Nur so als Info, weiß jetzt (mehr oder weniger) warum ich manchmal eine securityException bekomme und manchmal nicht. Wenn ich die Methode gleich in der main aufrufe, dann bekomme ich keine securityException (warum auch immer) aber es geht trotzdem nicht. Rufe ich sie erst zu einem bestimmten Zeitpunkt auf (z. B. Knopfdruck) wird eine securityException geworfen und es geht natürlich genauso wenig. 

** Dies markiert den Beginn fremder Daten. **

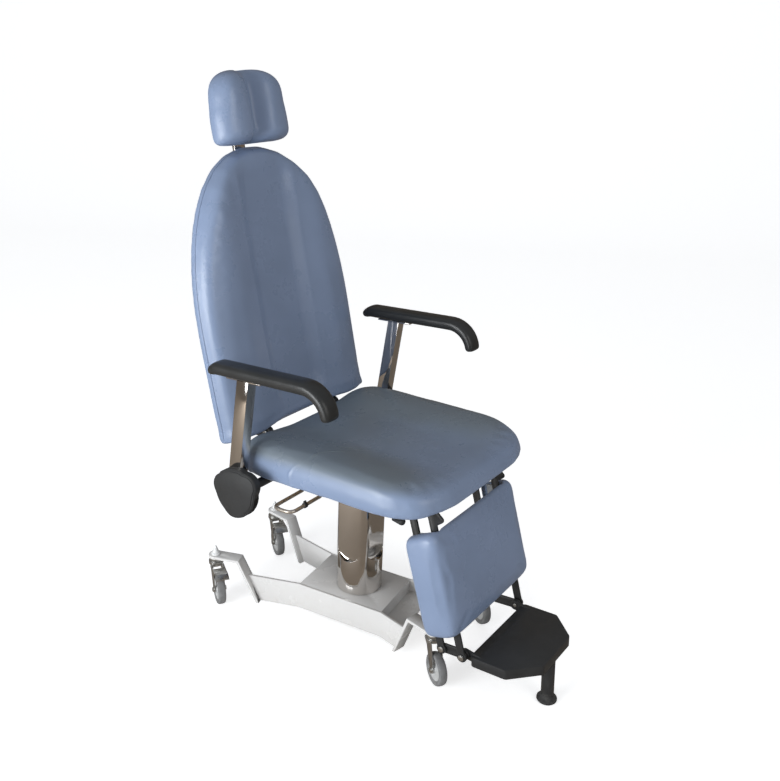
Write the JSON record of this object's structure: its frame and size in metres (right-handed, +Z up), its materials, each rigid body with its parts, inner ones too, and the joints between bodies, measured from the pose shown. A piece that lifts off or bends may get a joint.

Kann es sein, dass ich den Pfad in Form einer URL angeben muss? Wenn ja wie mache ich das, da das Ding ja lokal liegt. Außerdem soll es später auf dem Server ja auch noch funktionieren ...


----------



## The_S (8. Mrz 2005)

Wird ja langsam eine Alleinunterhaltung  :wink: . Wie ich das Problem lokal löse weiß ich jetzt 
 :arrow: http://www.jforum.de/showthread.php?t=1100&page=2
einfach den Pfad vollständig angeben  ???:L . Wenn sich dann Probleme beim Server ergeben melde ich mich nochmal. Danke


----------



## The_S (14. Mrz 2005)

Dann setze ich die Alleinunterhaltung mal fort ...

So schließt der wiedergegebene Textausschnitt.